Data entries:
━━━━━━━━━━

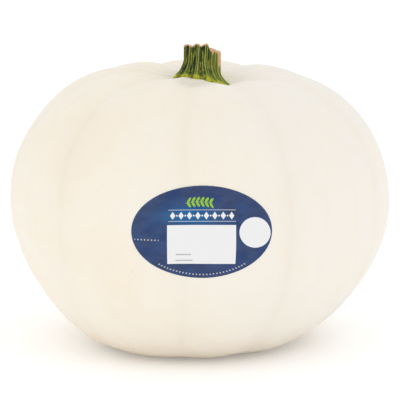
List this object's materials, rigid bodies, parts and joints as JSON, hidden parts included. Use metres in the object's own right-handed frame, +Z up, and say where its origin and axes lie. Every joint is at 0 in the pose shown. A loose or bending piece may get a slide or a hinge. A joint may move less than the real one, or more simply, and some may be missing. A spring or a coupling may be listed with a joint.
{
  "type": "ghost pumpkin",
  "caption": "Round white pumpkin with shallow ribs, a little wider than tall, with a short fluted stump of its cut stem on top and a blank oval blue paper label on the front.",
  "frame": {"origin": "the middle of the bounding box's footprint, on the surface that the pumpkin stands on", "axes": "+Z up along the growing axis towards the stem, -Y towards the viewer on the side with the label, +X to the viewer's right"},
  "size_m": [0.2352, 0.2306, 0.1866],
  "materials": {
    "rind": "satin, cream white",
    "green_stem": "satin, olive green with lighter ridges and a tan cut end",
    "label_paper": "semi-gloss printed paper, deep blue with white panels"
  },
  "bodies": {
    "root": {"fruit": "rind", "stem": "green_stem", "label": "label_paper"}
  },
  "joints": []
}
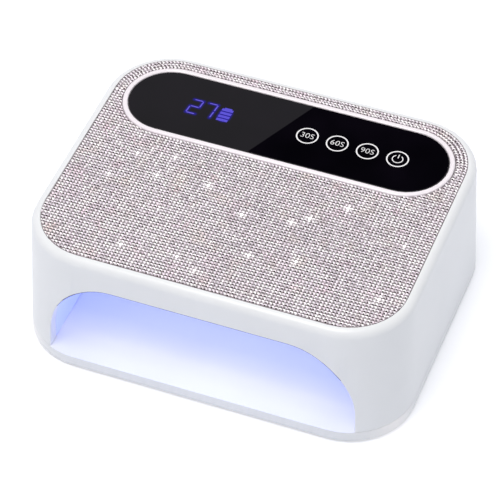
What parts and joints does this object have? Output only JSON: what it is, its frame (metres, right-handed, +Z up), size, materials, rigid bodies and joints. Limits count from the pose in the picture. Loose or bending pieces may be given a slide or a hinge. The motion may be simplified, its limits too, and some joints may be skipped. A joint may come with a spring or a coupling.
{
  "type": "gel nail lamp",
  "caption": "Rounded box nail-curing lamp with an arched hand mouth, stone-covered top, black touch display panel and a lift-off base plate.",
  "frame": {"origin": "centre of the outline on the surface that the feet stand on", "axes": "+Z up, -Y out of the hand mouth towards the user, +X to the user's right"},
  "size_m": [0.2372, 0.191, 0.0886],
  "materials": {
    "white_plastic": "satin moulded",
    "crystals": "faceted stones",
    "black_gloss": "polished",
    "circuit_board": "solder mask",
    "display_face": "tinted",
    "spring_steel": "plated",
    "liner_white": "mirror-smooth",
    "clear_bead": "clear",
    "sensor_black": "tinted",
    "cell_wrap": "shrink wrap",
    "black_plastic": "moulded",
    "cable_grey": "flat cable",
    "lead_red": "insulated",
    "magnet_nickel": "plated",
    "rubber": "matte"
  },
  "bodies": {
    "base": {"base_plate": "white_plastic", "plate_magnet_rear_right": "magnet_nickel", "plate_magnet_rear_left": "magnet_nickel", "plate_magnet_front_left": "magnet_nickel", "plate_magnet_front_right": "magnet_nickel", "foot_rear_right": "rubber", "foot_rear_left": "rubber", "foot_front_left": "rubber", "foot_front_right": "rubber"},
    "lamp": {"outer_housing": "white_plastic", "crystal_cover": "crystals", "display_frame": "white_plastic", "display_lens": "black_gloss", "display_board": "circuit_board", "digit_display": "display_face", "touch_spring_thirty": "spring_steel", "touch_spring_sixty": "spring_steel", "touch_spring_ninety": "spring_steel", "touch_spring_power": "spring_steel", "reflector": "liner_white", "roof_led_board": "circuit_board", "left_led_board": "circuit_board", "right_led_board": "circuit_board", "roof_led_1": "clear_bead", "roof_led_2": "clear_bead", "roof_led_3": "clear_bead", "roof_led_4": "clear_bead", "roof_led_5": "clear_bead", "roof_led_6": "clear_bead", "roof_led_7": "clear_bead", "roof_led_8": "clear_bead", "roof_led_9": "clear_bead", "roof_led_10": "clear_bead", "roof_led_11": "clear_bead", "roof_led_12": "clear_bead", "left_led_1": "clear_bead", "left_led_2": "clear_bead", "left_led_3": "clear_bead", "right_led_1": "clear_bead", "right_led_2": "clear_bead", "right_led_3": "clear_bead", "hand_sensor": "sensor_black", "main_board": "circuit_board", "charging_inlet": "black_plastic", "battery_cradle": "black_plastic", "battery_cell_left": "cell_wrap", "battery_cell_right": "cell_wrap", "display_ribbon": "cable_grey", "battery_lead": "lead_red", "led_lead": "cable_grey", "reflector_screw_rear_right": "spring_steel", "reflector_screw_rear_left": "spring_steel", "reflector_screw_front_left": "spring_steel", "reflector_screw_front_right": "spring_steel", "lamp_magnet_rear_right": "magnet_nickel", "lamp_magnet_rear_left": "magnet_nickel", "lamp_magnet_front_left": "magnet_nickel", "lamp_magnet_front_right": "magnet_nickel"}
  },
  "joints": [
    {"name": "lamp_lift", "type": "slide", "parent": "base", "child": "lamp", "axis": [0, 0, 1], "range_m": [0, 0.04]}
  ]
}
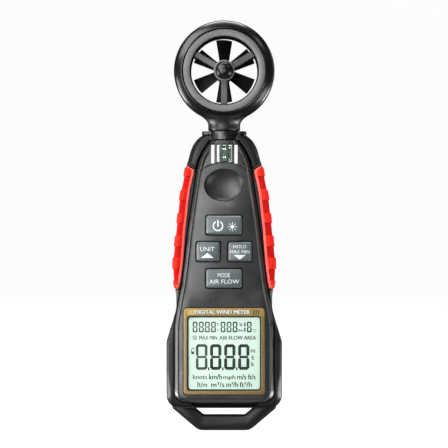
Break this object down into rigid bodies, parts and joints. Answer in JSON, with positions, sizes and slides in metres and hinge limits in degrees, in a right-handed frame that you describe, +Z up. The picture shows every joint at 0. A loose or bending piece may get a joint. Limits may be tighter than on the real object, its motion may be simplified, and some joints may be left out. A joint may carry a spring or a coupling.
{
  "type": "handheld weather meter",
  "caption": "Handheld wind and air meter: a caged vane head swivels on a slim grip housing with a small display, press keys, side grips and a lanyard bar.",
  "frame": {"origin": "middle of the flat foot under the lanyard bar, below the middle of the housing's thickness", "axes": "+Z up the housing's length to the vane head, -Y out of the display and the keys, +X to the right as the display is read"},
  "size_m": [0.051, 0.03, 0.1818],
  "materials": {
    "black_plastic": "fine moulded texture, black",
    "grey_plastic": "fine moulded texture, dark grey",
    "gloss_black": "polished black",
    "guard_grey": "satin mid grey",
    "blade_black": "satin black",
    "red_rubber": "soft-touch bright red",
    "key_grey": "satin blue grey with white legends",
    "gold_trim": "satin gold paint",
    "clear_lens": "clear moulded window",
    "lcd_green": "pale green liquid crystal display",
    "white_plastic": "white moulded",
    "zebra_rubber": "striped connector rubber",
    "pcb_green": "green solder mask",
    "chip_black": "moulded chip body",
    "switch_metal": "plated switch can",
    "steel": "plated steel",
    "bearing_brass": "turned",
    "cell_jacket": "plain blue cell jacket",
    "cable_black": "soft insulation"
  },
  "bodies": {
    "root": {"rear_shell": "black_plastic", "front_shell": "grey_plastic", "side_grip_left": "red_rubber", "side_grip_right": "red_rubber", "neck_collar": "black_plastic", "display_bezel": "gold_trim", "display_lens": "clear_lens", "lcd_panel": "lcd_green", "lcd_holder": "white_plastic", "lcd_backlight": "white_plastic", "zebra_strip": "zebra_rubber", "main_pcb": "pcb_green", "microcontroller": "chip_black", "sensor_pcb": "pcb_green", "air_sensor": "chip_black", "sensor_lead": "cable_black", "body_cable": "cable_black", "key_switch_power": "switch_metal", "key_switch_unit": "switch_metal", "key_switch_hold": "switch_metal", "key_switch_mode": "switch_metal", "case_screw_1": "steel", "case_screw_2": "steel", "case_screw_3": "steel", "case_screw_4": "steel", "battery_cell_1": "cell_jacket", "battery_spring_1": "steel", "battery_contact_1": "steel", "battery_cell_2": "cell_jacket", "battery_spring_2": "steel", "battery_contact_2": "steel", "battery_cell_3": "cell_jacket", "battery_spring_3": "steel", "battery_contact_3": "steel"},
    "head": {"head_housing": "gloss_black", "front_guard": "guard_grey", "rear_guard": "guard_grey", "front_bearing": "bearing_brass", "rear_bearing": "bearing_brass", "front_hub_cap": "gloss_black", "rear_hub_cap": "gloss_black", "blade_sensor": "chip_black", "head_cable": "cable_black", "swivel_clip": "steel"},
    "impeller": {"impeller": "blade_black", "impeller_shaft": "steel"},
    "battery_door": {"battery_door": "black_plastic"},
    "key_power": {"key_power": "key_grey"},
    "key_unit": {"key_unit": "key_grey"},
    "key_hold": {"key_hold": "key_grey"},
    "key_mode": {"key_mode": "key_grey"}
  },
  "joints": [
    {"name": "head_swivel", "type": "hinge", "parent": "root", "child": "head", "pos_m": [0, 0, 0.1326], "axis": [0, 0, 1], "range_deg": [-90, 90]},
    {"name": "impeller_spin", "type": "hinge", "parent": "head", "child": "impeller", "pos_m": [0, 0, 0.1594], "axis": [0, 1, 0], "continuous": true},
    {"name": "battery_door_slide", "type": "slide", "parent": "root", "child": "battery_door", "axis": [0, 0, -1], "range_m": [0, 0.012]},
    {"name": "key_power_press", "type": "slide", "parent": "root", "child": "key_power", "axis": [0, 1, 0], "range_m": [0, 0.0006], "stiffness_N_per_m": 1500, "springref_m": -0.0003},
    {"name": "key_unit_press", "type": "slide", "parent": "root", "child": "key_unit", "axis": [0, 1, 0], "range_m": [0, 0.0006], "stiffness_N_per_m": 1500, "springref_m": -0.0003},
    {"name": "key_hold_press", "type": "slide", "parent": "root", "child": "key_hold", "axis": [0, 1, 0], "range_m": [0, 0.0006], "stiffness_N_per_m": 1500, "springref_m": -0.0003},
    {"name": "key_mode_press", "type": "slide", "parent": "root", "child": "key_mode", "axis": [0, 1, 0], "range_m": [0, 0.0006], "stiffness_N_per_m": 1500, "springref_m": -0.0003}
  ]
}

━━━━━━━━━━

What is asked: Count the lines of the data that include the string "object", and give only that number.

Exercise answer: 3